History seems to be repeating itself for Mark Zuckerberg and the tech giant Meta. In a trading session reminiscent of the dark days of 2022, when the obsession with the Metaverse sent the stock into a tailspin, Meta Platforms Inc. is once again in the crosshairs of investors. This time, the cause is not a virtual world that few visit, but the astronomical surge in capital expenditures for Artificial Intelligence (AI), which appears to be testing Wall Street's patience.

The $125 Billion Shock

During the announcement of financial results for the first quarter of 2026, Meta made a move that caught analysts off guard: it raised its forecast for full-year capital expenditures (CapEx) to a staggering range of $125 billion to $140 billion. This is an unprecedented investment in the history of technology companies, as the firm rushes to equip its data centers with the next generation of semiconductors and train its Llama 5 model, which promises to revolutionize productivity.

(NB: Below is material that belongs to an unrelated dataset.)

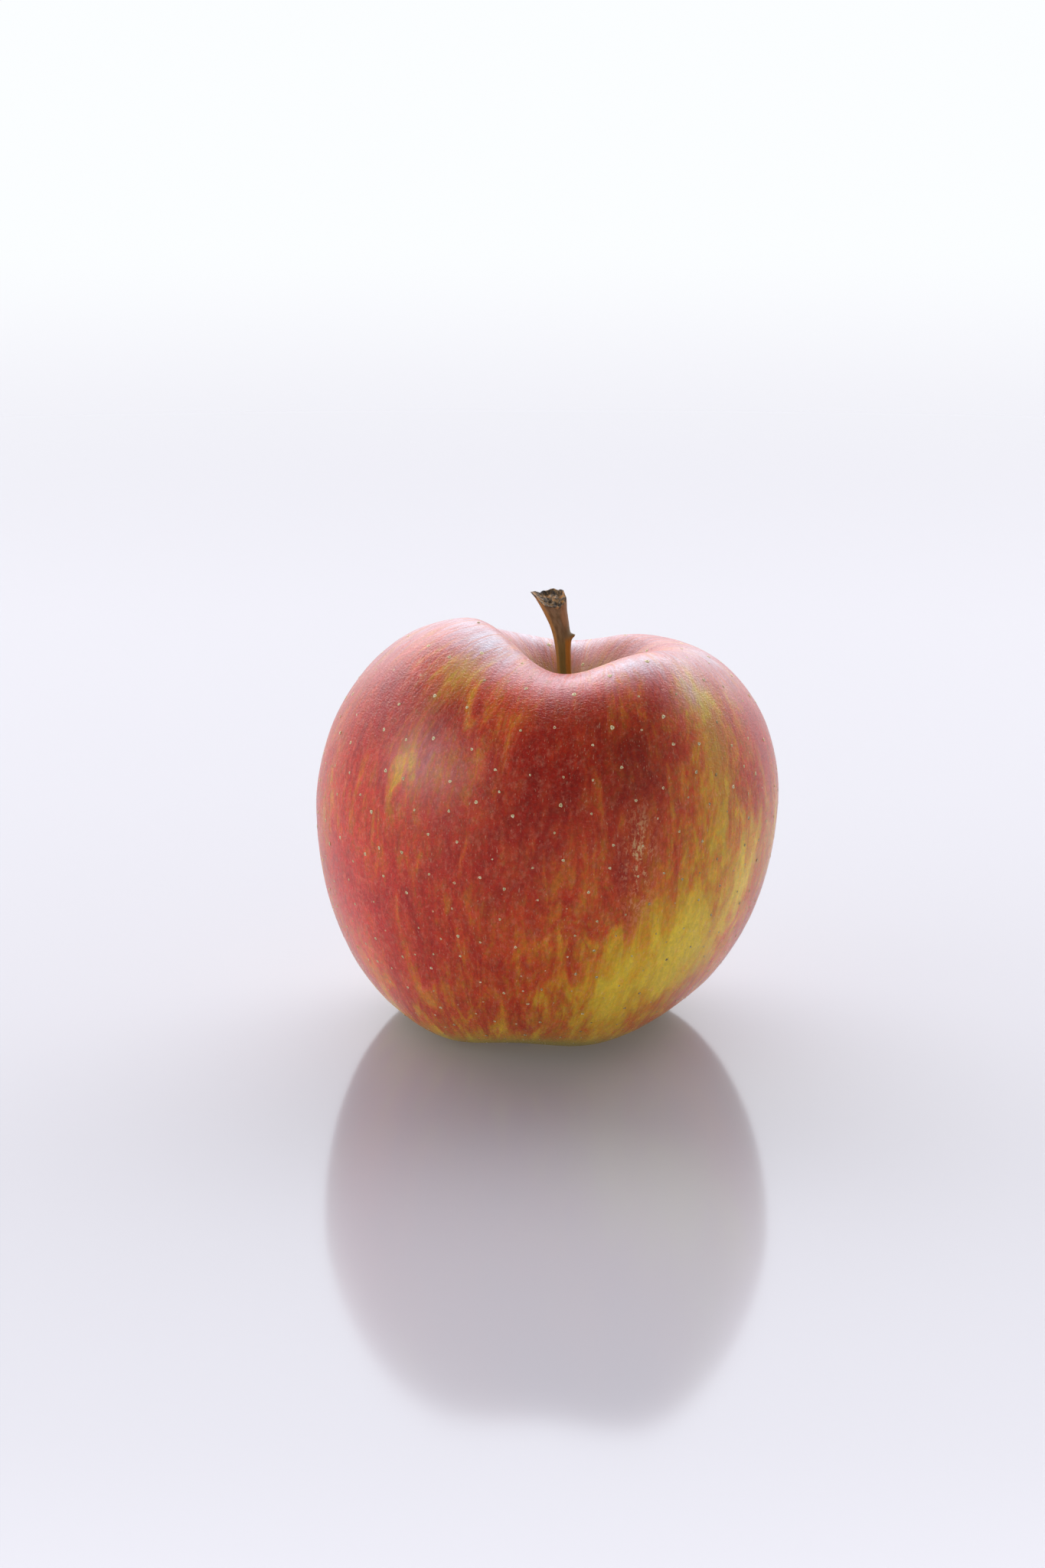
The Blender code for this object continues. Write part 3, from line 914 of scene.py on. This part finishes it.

Despite the fact that advertising revenue remains strong, investors reacted negatively, driving the stock down by over 12% in after-hours trading. The fear is simple and clear: will these expenditures pay off? Or is Meta building infrastructure for a demand that will never materialize to the extent expected?

From the 'Year of Efficiency' to the 'Infrastructure War'

2023 and 2024 were characterized by Zuckerberg as the 'years of efficiency,' featuring massive layoffs and cost-cutting measures that propelled the stock to record highs. However, 2026 seems to mark a complete reversal. Meta is no longer trying to save money but to dominate the AI arms race, competing with Microsoft, Google, and Amazon.

  • Hardware: The lion's share of spending is directed toward purchasing tens of thousands of new processing units (GPUs) from Nvidia and other suppliers.
  • Energy: Operating these systems requires vast amounts of energy, leading Meta to invest even in nuclear energy and renewable sources.
  • Open Source: Meta's strategy of releasing Llama models as open source costs billions, without yet having a direct revenue model to justify the expense.

Mark Zuckerberg, during the earnings call, was emphatic: 'We are at a turning point. Anyone who does not invest in AI infrastructure now will find themselves out of the game in the next decade. We don't have the luxury of waiting.' However, Wall Street seems to disagree with the pace of this transition.

The Monetization Challenge

The primary question posed by analysts from Goldman Sachs and Morgan Stanley is when AI will begin to contribute significantly to the company's bottom line. While AI tools have improved ad targeting on Instagram and Facebook, direct revenue generation from AI agents and new generative AI features remains in the early stages.

'Meta is asking investors to sign a blank check for the future, while the present requires massive sacrifices in free cash flow,' one analyst noted.

The concern is intensified by the fact that the competition is equally aggressive. If all major tech companies are building the same infrastructure simultaneously, there is a risk of an 'infrastructure bubble,' where the supply of compute power far exceeds actual market need, leading to asset devaluation.

Conclusion: A High-Stakes Gamble

The plunge in Meta's stock is not necessarily a condemnation of Zuckerberg's vision, but a reminder that markets operate based on quarterly results rather than decadal forecasts. Meta is betting its survival on AI, transforming itself from a social media company into an AI infrastructure powerhouse. If the bet pays off, today's drop will look like a minor blip on the chart. But if AI adoption slows, Zuckerberg will face a credibility crisis that he may not be able to overcome this time.